■ Exercise description: Your answer should consist solely of the lines from the one with "polyhedron(points = corners, faces" through the one with "obj.parent = None", copied exactly, endpoints included.

■ Data to process:
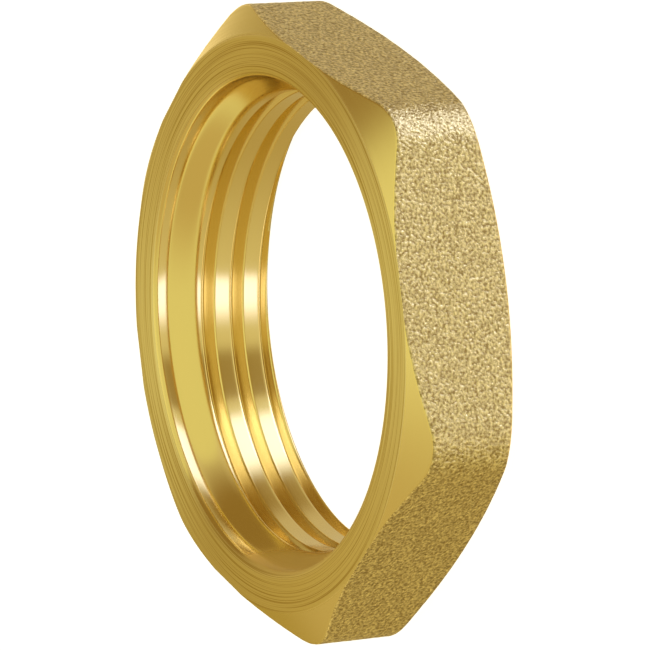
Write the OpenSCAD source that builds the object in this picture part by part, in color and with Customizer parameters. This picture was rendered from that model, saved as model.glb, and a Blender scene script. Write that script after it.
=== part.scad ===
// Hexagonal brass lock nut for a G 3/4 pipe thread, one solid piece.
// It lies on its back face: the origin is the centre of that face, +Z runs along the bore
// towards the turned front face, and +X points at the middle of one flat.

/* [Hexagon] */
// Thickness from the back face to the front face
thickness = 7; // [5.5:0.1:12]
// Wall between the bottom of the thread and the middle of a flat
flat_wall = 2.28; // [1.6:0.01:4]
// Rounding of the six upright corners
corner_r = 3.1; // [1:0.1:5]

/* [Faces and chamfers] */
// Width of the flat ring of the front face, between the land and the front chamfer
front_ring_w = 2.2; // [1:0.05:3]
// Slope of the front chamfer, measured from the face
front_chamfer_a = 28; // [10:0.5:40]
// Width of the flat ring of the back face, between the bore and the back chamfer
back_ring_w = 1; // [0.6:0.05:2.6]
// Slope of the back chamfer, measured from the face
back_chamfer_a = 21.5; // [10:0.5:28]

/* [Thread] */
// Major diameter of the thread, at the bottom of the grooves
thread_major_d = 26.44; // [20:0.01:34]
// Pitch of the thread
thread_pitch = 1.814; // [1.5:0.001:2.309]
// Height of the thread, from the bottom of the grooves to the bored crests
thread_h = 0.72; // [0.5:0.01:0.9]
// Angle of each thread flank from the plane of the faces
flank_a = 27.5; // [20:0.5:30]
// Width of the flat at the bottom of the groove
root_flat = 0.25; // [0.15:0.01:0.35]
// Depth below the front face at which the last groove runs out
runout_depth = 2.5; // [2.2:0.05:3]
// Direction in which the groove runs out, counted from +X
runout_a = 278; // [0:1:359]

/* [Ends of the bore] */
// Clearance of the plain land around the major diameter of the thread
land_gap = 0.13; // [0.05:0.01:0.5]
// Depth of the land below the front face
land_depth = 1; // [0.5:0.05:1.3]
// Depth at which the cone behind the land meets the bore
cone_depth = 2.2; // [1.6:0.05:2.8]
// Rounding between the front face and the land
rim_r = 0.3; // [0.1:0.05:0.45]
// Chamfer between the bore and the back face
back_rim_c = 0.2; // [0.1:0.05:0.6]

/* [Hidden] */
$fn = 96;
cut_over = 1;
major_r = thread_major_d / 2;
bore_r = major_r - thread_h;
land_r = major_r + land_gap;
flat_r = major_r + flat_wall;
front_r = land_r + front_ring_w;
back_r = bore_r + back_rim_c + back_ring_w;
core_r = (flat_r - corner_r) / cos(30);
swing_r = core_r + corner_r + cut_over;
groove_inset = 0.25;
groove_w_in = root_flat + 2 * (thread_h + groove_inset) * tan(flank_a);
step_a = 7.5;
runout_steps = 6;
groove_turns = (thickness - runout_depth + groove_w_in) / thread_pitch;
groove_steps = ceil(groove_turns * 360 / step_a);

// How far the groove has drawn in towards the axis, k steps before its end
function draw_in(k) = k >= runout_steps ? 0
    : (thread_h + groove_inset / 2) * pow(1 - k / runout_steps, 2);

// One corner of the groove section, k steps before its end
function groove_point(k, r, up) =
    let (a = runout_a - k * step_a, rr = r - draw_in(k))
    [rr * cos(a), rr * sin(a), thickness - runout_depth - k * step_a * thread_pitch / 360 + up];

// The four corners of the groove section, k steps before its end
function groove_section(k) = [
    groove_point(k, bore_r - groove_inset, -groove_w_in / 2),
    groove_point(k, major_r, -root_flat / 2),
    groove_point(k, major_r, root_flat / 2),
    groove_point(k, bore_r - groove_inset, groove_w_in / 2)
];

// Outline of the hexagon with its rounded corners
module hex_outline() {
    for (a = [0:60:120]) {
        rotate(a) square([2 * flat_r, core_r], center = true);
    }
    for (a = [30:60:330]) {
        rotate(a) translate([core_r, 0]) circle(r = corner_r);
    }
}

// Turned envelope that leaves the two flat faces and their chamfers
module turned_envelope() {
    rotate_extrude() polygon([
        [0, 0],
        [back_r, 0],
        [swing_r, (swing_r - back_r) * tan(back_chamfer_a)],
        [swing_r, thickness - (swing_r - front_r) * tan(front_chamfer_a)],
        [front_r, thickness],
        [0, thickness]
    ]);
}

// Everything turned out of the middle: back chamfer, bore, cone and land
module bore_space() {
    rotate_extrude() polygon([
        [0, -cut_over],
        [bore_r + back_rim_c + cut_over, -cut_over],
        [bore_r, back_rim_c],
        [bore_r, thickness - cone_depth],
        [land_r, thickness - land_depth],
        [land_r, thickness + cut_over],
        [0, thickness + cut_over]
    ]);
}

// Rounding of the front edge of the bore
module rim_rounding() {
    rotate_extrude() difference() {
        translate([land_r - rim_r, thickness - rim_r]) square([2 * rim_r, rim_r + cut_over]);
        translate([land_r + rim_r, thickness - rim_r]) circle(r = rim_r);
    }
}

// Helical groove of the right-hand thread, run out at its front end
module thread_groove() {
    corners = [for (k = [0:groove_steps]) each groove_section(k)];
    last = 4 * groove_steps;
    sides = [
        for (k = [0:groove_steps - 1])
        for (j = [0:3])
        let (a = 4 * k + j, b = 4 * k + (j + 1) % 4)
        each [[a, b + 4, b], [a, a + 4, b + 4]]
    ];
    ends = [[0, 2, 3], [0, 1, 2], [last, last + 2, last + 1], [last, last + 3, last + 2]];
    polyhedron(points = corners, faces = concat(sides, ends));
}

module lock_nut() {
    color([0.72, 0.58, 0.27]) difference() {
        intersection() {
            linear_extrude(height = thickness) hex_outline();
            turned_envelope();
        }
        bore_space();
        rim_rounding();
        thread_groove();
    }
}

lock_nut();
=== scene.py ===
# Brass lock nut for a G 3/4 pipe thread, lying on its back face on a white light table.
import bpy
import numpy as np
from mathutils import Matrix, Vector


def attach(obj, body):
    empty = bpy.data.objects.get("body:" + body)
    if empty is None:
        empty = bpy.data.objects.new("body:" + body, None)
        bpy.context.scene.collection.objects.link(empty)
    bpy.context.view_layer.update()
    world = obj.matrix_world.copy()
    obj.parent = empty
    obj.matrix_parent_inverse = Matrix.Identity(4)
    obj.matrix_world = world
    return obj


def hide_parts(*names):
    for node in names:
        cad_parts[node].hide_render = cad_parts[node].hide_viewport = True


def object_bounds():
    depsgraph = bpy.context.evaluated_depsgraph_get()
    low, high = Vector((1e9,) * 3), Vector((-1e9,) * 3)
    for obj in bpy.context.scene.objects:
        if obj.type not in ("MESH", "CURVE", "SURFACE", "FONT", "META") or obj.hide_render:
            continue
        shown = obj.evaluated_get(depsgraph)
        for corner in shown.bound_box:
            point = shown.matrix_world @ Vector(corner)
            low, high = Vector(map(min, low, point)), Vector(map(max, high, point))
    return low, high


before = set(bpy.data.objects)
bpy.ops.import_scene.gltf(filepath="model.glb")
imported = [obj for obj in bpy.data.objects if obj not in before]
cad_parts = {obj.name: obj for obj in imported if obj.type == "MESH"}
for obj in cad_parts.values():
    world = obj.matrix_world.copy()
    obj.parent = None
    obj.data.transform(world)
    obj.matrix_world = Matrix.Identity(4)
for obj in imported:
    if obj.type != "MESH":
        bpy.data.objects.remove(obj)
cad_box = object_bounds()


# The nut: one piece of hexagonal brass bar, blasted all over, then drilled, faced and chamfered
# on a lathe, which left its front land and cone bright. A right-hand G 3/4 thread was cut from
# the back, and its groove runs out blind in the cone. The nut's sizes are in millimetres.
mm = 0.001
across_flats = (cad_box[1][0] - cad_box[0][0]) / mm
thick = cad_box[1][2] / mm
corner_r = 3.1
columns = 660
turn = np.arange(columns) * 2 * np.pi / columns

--

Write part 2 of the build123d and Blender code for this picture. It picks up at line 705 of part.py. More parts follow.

■ Result:
    polyhedron(points = corners, faces = concat(sides, ends));
}

module lock_nut() {
    color([0.72, 0.58, 0.27]) difference() {
        intersection() {
            linear_extrude(height = thickness) hex_outline();
            turned_envelope();
        }
        bore_space();
        rim_rounding();
        thread_groove();
    }
}

lock_nut();
=== scene.py ===
# Brass lock nut for a G 3/4 pipe thread, lying on its back face on a white light table.
import bpy
import numpy as np
from mathutils import Matrix, Vector


def attach(obj, body):
    empty = bpy.data.objects.get("body:" + body)
    if empty is None:
        empty = bpy.data.objects.new("body:" + body, None)
        bpy.context.scene.collection.objects.link(empty)
    bpy.context.view_layer.update()
    world = obj.matrix_world.copy()
    obj.parent = empty
    obj.matrix_parent_inverse = Matrix.Identity(4)
    obj.matrix_world = world
    return obj


def hide_parts(*names):
    for node in names:
        cad_parts[node].hide_render = cad_parts[node].hide_viewport = True


def object_bounds():
    depsgraph = bpy.context.evaluated_depsgraph_get()
    low, high = Vector((1e9,) * 3), Vector((-1e9,) * 3)
    for obj in bpy.context.scene.objects:
        if obj.type not in ("MESH", "CURVE", "SURFACE", "FONT", "META") or obj.hide_render:
            continue
        shown = obj.evaluated_get(depsgraph)
        for corner in shown.bound_box:
            point = shown.matrix_world @ Vector(corner)
            low, high = Vector(map(min, low, point)), Vector(map(max, high, point))
    return low, high


before = set(bpy.data.objects)
bpy.ops.import_scene.gltf(filepath="model.glb")
imported = [obj for obj in bpy.data.objects if obj not in before]
cad_parts = {obj.name: obj for obj in imported if obj.type == "MESH"}
for obj in cad_parts.values():
    world = obj.matrix_world.copy()
    obj.parent = None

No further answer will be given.